Throughout our social history as a nation, changing social attitudes have influenced our use of dogs in the name of sport, rather than survival. Few social attitudes have been shaped by global disaster! Barbaric activities like badger, bear and bull-baiting, rat-killing competitions and dog fighting contests have rightly been outlawed. Nevertheless, we still prize and perpetuate that canine gladiator, the Bull Terrier, even if some legislators retain the view that once a fighter always a fighter. This irrational approach doesn't extend however to Zulus, once a superlative martial race or the Vikings, as my peace-loving Danish friends point out to me, with some amusement. The spirit behind the trail-hound and Whippet racing, the Bloodhound packs which hunt a human trail, lure-chasing with Irish Wolfhounds and even nocturnal rat-catching in a maggot-factory, as the late Brian Plummer recommended, provides such encouragement for the future of sporting dogs. Perhaps, sadly, the single-issue lobbyists have them too in their sights, as they now have trail-hounds. Zealots defending their version of the 'natural world' forget that dog is part of that world.

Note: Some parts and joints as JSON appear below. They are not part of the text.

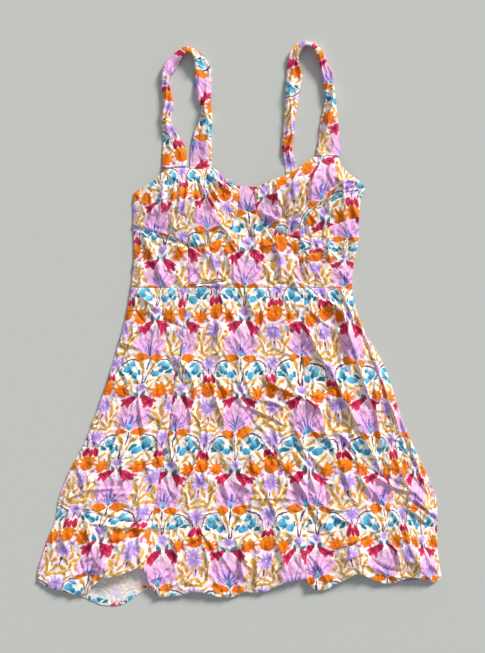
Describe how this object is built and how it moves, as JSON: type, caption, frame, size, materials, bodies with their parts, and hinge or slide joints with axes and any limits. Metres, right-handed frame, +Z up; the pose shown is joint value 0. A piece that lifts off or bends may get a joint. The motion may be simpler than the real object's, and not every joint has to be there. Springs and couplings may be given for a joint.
{
  "type": "sundress",
  "caption": "Sleeveless mini sundress with gathered cups, broad straps and a flared panelled skirt, lying flat on its back.",
  "frame": {"origin": "middle of the box at the surface that the dress lies on", "axes": "+Y along the dress from hem to straps, +Z up from the surface, out of the front of the dress, +X across it"},
  "size_m": [0.6476, 0.9012, 0.0232],
  "materials": {
    "crinkled_viscose_print": "matte crinkled plain weave with a printed floral repeat",
    "crinkled_viscose_wrong_side": "matte crinkled plain weave, the print's paler wrong side"
  },
  "bodies": {
    "root": {"skirt_back": "crinkled_viscose_wrong_side", "bodice_back": "crinkled_viscose_wrong_side", "skirt_front_left": "crinkled_viscose_print", "skirt_front_centre": "crinkled_viscose_print", "skirt_front_right": "crinkled_viscose_print", "midriff_left": "crinkled_viscose_print", "midriff_centre": "crinkled_viscose_print", "midriff_right": "crinkled_viscose_print", "cup_left": "crinkled_viscose_print", "cup_left_side": "crinkled_viscose_print", "cup_right": "crinkled_viscose_print", "cup_right_side": "crinkled_viscose_print", "strap_left": "crinkled_viscose_print", "strap_right": "crinkled_viscose_print"}
  },
  "joints": []
}
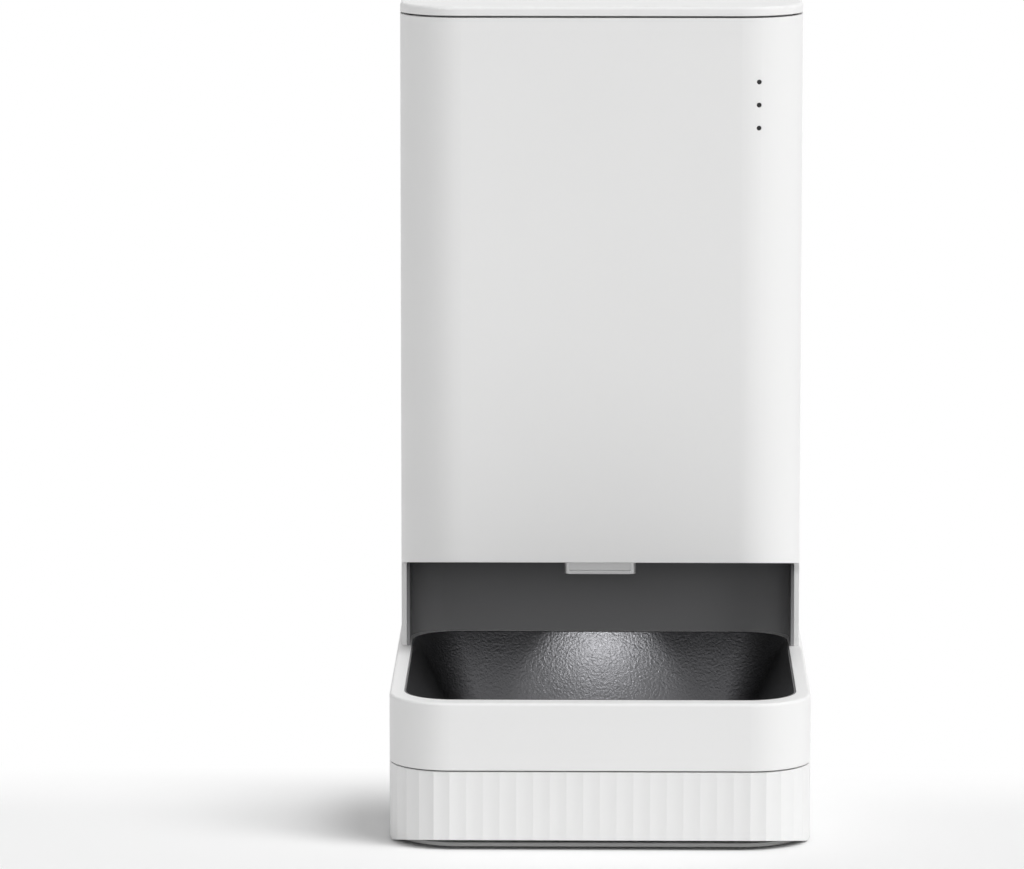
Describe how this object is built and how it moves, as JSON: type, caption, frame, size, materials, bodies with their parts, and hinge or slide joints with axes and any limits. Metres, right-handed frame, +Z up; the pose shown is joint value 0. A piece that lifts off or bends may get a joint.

For a nation that has given the world a score of distinguished sporting breeds, many of them preferred to the local breeds on sheer merit, we must now work to ensure that all the dedicated work of our forefathers is not thrown away - especially if the stars predict an asteroid hitting Mother Earth 'sometime in the future'. In many emergencies we can be saved by our dogs; there never will be contingency plans to offset or survive a global catastrophe but by ensuring that our age-old sporting dogs can still function, whether as crouching game-finders, hunting mastiffs, water-dogs, decoy-dogs, 'dogs for the net' in hawking, bark-pointers, haulage dogs, scenthounds, sighthounds or just smaller dogs to kill vermin, we would have many quite simple ways of ensuring that some of us survive!